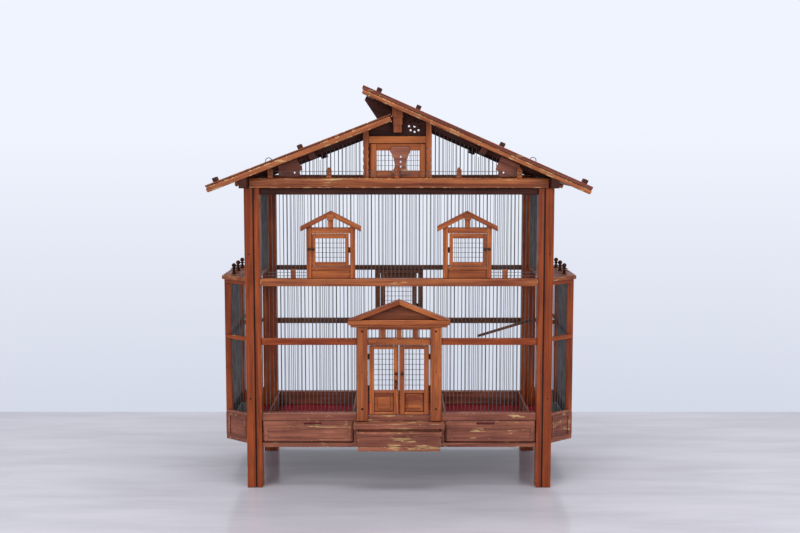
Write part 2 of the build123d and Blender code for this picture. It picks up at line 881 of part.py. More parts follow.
# ---- Wires ---------------------------------------------------------------------
doorway_places = spread(-doorway_half, doorway_half)
low_side_places = spread(doorway_half, post_inner_x)
high_side_places = spread(dormer_outer, post_inner_x)
high_middle_places = spread(-dormer_inner, dormer_inner)
dormer_places = spread(dormer_inner, dormer_outer)
dormer_head_top = dormer_head_bottom + dormer_head_height
with BuildPart() as wires_front:
    for x_side, _ in sides:
        upright_wires([(x_side * x, wire_y) for x in low_side_places], base_top, shelf_bottom)
        upright_wires([(x_side * x, wire_y) for x in high_side_places], shelf_top, post_height)
        over_places = [(x_side * x, wire_y) for x in dormer_places]
        upright_wires(over_places, dormer_head_top, post_height)
        upright_wires(over_places, shelf_top, dormer_sill_bottom)
    upright_wires([(x, wire_y) for x in doorway_places], mid_rail_top, shelf_bottom)
    upright_wires([(x, wire_y) for x in high_middle_places], shelf_top, post_height)
wires_front.part.label = "wires_front"
export_step(wires_front.part, "parts/wires_front.step")

rear_side_places = spread(rear_door_half, post_inner_x)
rear_middle_places = [(x, -wire_y) for x in spread(-rear_door_half, rear_door_half)]
rear_sill_bottom = rear_mid_rail_bottom + rear_mid_rail_height
with BuildPart() as wires_rear:
    for x_side, _ in sides:
        upright_wires([(x_side * x, -wire_y) for x in rear_side_places], floor_level, post_height)
    upright_wires(rear_middle_places, floor_level, rear_sill_bottom)
    upright_wires(rear_middle_places, rear_upper_rail_bottom, post_height)
wires_rear.part.label = "wires_rear"
export_step(wires_rear.part, "parts/wires_rear.step")

with BuildPart() as wires_bays:
    for x_side, _ in sides:
        for face in ("front", "outer", "rear"):
            upright_wires(bay_face_places(x_side, bay_wire_inset, face), floor_level, bay_head_bottom)
wires_bays.part.label = "wires_bays"
export_step(wires_bays.part, "parts/wires_bays.step")

with BuildPart() as wires_sides:
    for x_side, _ in sides:
        places = [(x_side * wire_x, y) for y in spread(-post_inner_y, post_inner_y)]
        upright_wires(places, bay_slab_top, frieze_bottom)
wires_sides.part.label = "wires_sides"
export_step(wires_sides.part, "parts/wires_sides.step")


def rafter_low(x, extra=0):
    """Height of the underside of the rafter over a place, or lower by an extra depth."""
    if x < ridge_board_x:
        return left_under(x, left_barge_depth + gable_rail_height + extra)
    return right_under(x, right_barge_depth + gable_rail_height + extra)


def gable_wires(places, y):
    """Wires of one gable triangle, from the cornice to the sloping rafter."""
    for x in places:
        near_purlin = abs(abs(x) - purlin_x + purlin_size / 2) < purlin_size
        top = rafter_low(x, purlin_size - gable_rail_height if near_purlin else 0) - 0.7
        if top > cornice_top + wire_spacing:
            rod(wire_radius, (x, y, cornice_top), (x, y, top))


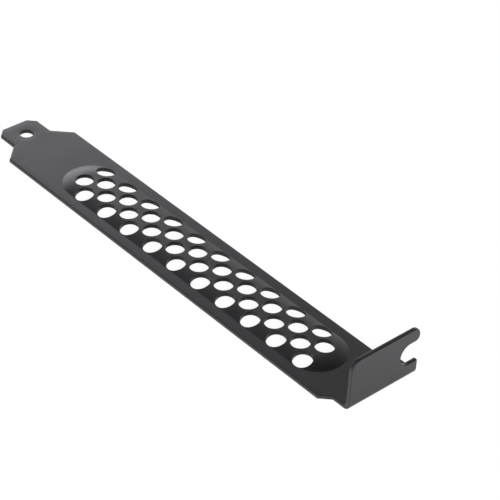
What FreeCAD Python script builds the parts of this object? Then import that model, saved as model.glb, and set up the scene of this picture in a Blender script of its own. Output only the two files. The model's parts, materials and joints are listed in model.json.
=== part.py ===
import FreeCAD, Part
import math
import os

# Expansion slot cover, folded from one sheet: a vented blade with a flange turned up at one end.
# It is drawn as it lies: X along the blade towards the flange, Y across it, Z up from its back face.
# All sizes are over the paint.

V = FreeCAD.Vector

# Sheet
SHEET = 0.95  # thickness
BEND_INSIDE = 0.5  # inside radius of the fold
RIM_ROUND = 0.25  # rounding of every edge of the outline, on both skins

# Blade
BLADE_WIDTH = 18.5
SEAT_TO_TAIL = 120.02  # from the flange's seat face to the end of the tail
SHOULDER_TO_TAIL = 10.92  # from the end of the tail to the start of the full width
TAIL_WIDTH = 10.27
TAIL_LENGTH = 6.92  # straight-sided part of the tail, chamfers included
TAIL_CHAMFER = 1.75
TAIL_HOLE = 3.27  # diameter
TAIL_HOLE_INSET = 4.72  # from the end of the tail

# Sideways step of the sheet before the fold, inwards on the left and outwards on the right
STEP_DEPTH = 2.21  # of the left edge
STEP_FROM_FLANGE = 4.48  # from the flange's outer face to the near end of the step

# Flange
FLANGE_HEIGHT = 12.25
FLANGE_RIGHT = 11.65  # how far it reaches past the blade's middle line
FLANGE_CORNER = 2.2
FINGER_HEIGHT = 3.35  # of the finger over the screw notch
FINGER_TIP_ROUND = 1.25  # at the finger's lower corner
FINGER_TIP_FLAT = 0.2  # straight end of the finger between its two rounds
ARM_TOP_ROUND = 0.35  # at the upper corner of the arm under the notch

# Screw notch, open to the right, with a full round end
NOTCH_WIDTH = 5.05
NOTCH_END = 6.65  # distance of its closed end from the blade's middle line

# Raised panel
PANEL_RISE = 0.95
PANEL_LENGTH = 87.9
PANEL_WIDTH = 13.5
PANEL_TO_SEAT = 9.25  # from the panel's near end to the flange's seat face
PANEL_FLAT = 4.4  # width of the level strip along its middle
PANEL_FOOT_ROUND = 0.3  # hollow radius where it rises from the blade

# Vent holes
HOLE_LINES = 4
HOLES_PER_LINE = 10
HOLE_SIZE = 4.3  # diameter
HOLE_PITCH = 8.0  # along a line
LINE_PITCH = 3.0  # between the lines

# Worked out from the sizes above
BEND_OUTSIDE = BEND_INSIDE + SHEET
SEAT_X = -SHEET
TAIL_X = SEAT_X - SEAT_TO_TAIL
BLADE_SIDE = BLADE_WIDTH / 2
TAIL_SIDE = TAIL_WIDTH / 2
FLANGE_LEFT = STEP_DEPTH - BLADE_SIDE
NOTCH_TOP = FLANGE_HEIGHT - FINGER_HEIGHT
NOTCH_FLOOR = NOTCH_TOP - NOTCH_WIDTH
FINGER_TOP_ROUND = FINGER_HEIGHT - FINGER_TIP_ROUND - FINGER_TIP_FLAT
PANEL_SIDE = PANEL_WIDTH / 2
PANEL_NEAR_X = SEAT_X - PANEL_TO_SEAT - PANEL_SIDE
PANEL_FAR_X = SEAT_X - PANEL_TO_SEAT - PANEL_LENGTH + PANEL_SIDE
MARGIN = 1.0  # how far cutting shapes reach past the sheet


def outline(corners):
    """Closed face through (point, radius) corners, each rounded by an arc of its radius."""
    starts, ends, arcs = [], [], []
    for i, (point, radius) in enumerate(corners):
        back = (corners[i - 1][0] - point).normalize()
        ahead = (corners[(i + 1) % len(corners)][0] - point).normalize()
        half = back.getAngle(ahead) / 2
        inward = (back + ahead).normalize()
        starts.append(point + back * (radius / math.tan(half)))
        ends.append(point + ahead * (radius / math.tan(half)))
        middle = point + inward * (radius / math.sin(half) - radius)
        arcs.append(Part.Arc(starts[i], middle, ends[i]).toShape() if radius else None)
    edges = []
    for i, arc in enumerate(arcs):
        if ends[i - 1].distanceToPoint(starts[i]) > 1e-6:
            edges.append(Part.makeLine(ends[i - 1], starts[i]))
        if arc:
            edges.append(arc)
    return Part.Face(Part.Wire(edges))


def folded_section():
    """The fold seen from the side, as wide as blade and flange together."""
    top = FLANGE_HEIGHT
    corners = [
        (V(TAIL_X, 0, 0), 0),
        (V(0, 0, 0), BEND_OUTSIDE),
        (V(0, 0, top), 0),
        (V(SEAT_X, 0, top), 0),
        (V(SEAT_X, 0, SHEET), BEND_INSIDE),
        (V(TAIL_X, 0, SHEET), 0),
    ]
    section = outline(corners).extrude(V(0, BLADE_SIDE + FLANGE_RIGHT, 0))
    section.translate(V(0, -BLADE_SIDE, 0))
    return section


def plan():
    """Everything inside the outline seen from above."""
    tail_root = TAIL_X + TAIL_LENGTH
    shoulder = TAIL_X + SHOULDER_TO_TAIL
    step_end = -STEP_FROM_FLANGE
    bevel = TAIL_X + TAIL_CHAMFER
    corners = [
        V(TAIL_X, TAIL_SIDE - TAIL_CHAMFER),
        V(bevel, TAIL_SIDE),
        V(tail_root, TAIL_SIDE),
        V(shoulder, BLADE_SIDE),
        V(step_end - FLANGE_RIGHT + BLADE_SIDE, BLADE_SIDE),
        V(step_end, FLANGE_RIGHT),
        V(MARGIN, FLANGE_RIGHT),
        V(MARGIN, FLANGE_LEFT),
        V(step_end, FLANGE_LEFT),
        V(step_end - STEP_DEPTH, -BLADE_SIDE),
        V(shoulder, -BLADE_SIDE),
        V(tail_root, -TAIL_SIDE),
        V(bevel, -TAIL_SIDE),
        V(TAIL_X, TAIL_CHAMFER - TAIL_SIDE),
    ]
    face = Part.Face(Part.makePolygon(corners + corners[:1]))
    prism = face.extrude(V(0, 0, FLANGE_HEIGHT + 2 * MARGIN))
    prism.translate(V(0, 0, -MARGIN))
    return prism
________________
» What you are asked to do:
Pull out the lines above in which the word "this" appears.

» Finished exercise:
Write part 2 of the build123d and Blender code for this picture. It picks up at line 881 of part.py. More parts follow.
What FreeCAD Python script builds the parts of this object? Then import that model, saved as model.glb, and set up the scene of this picture in a Blender script of its own. Output only the two files. The model's parts, materials and joints are listed in model.json.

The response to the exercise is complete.